Do we have here a microcosm of church history? Jesus says, liberate the oppressed, and the church then spends a few centuries asking, What does he mean by “liberate”, What does he mean by “oppressed”, and Is there a significance in saying “the” rather than “some” or “an”.

Meanwhile few are liberated and many are oppressed.

Abstract discussions are not irrelevant – I should know, I have 3 theology degrees! – but we need to keep our feet on the ground, we need to keep looking to what it means for us, our churches, our communities, not what it means in abstractio (I made that up). As I said in my next post, it’s dirty hands or helium balloons.

It’s a tango of faith and action.

Bring on the robins!

11 03 2010

Indeed. Abstraction is what God does best!
Jesus said: “If you hold to my teaching, you are really my disciples. Then you will know the truth, and the truth will set you free.”
But the truth has many angles and we need to handle it with care. Some lies will become truths and some truths will be seen to have been lies.
It’s a tangle of tests and theories.
And don’t discount helium hands and dirty balloons…

11 03 2010

True freedom is arguably never having to question, because we already understand. As somedbody who only has one Theology degree can I take issue with that. We can never understand God, and part of the trouble is that we think we can.

I can’t understand why God made robins, I can’t understand why he loves me, I can’t understand why he persists to maintain this fallen world despite our worst efforts.

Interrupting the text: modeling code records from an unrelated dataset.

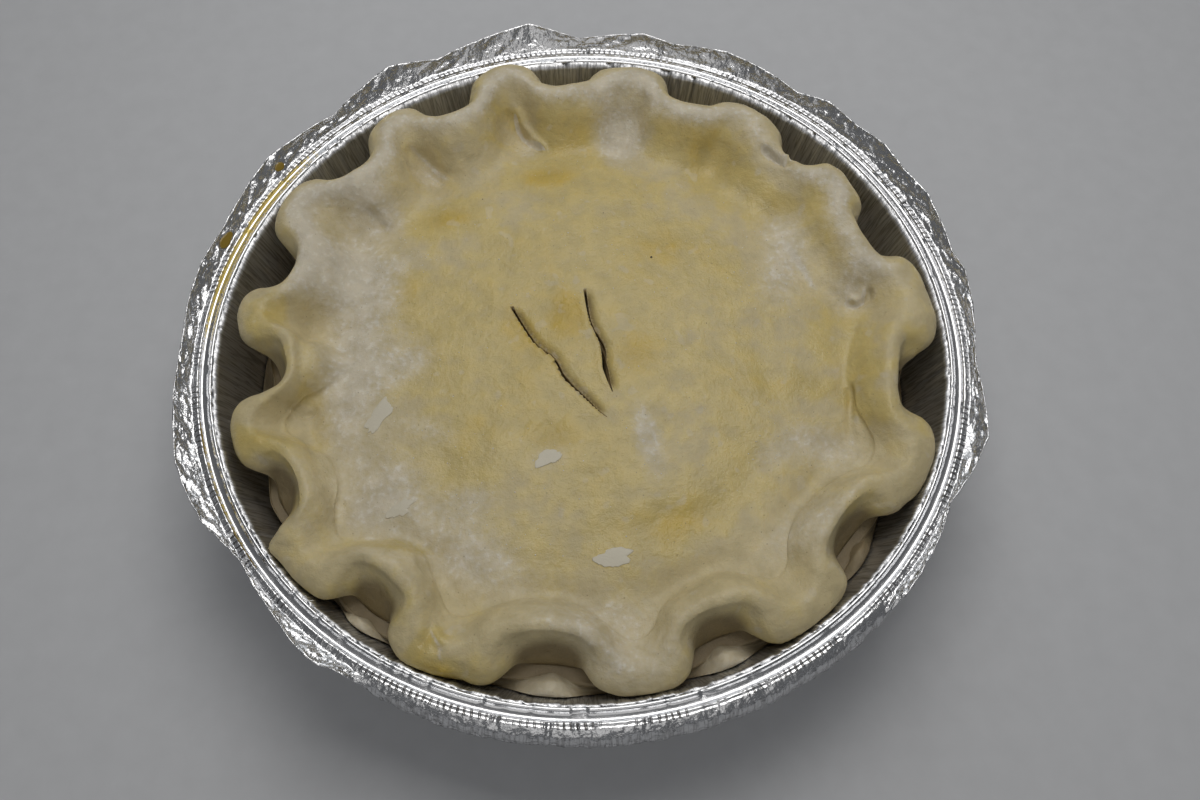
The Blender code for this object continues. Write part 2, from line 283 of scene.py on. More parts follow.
class Graph:
    """A material's node tree, with short calls for the nodes used here."""

    def __init__(self, name: str) -> None:
        """Makes the material and keeps its Principled shader."""
        self.material = bpy.data.materials.new(name)
        self.material.use_nodes = True
        self.tree = self.material.node_tree
        self.shader = self.tree.nodes["Principled BSDF"]

    def node(self, kind: str, **settings: object) -> bpy.types.Node:
        """Adds a node and sets its properties."""
        made = self.tree.nodes.new(kind)
        for key, value in settings.items():
            setattr(made, key, value)
        return made

    def feed(self, socket: bpy.types.NodeSocket, value: object) -> None:
        """Links a socket to another, or sets it to a plain value."""
        if isinstance(value, bpy.types.NodeSocket):
            self.tree.links.new(value, socket)
        else:
            socket.default_value = value

    def math(self, kind: str, a: object, b: object = 0.0) -> bpy.types.NodeSocket:
        """One sum of two values."""
        made = self.node("ShaderNodeMath", operation=kind)
        self.feed(made.inputs[0], a)
        self.feed(made.inputs[1], b)
        return made.outputs[0]

    def ramp(self, value: object, low: float, high: float, to: float = 1.0) -> object:
        """Smooth ramp from 0 at `low` to `to` at `high`."""
        made = self.node("ShaderNodeMapRange", interpolation_type="SMOOTHSTEP")
        self.feed(made.inputs["Value"], value)
        for key, number in (("From Min", low), ("From Max", high), ("To Max", to)):
            made.inputs[key].default_value = number
        return made.outputs[0]

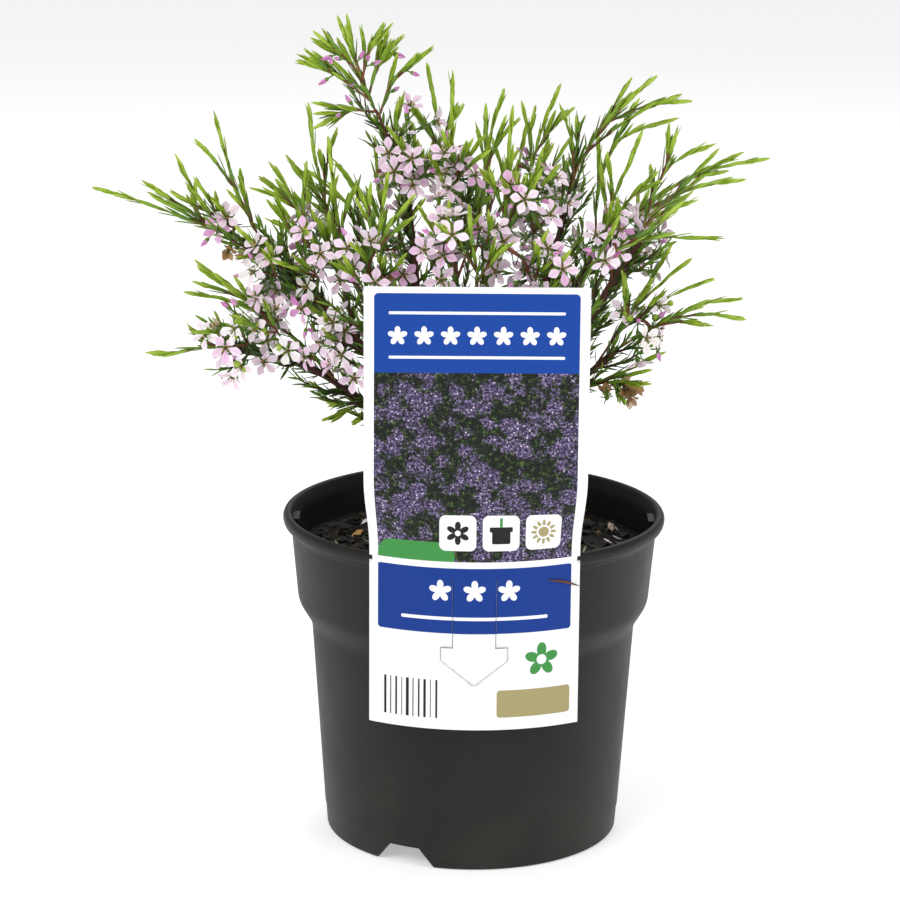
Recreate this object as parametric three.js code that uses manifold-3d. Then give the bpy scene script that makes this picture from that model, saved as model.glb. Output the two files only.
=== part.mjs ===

What offends the secularists is that because we can’t understand it, they can’t argue against it – thats why we see such bad tempered explosions in the media.

Why, oh why can’t we admit that God is bigger than us and we don’t fully understand him. Why can’t we accept that science and logic isn’t the only way of looking at the world. Why do we insist that only our belief, (our personal belief, our denomination, our house group, our Christian clique) is ‘sound’ and then stop listening to others, inside and outside the Chruch.

You know, sometimes the robbins have more to teach us than the bishops! And maybe sometimes the muslims and the jews have a point too. I still say that freedom from ‘we’ and an openness to see God working and speaking in others is the beginning of freedom.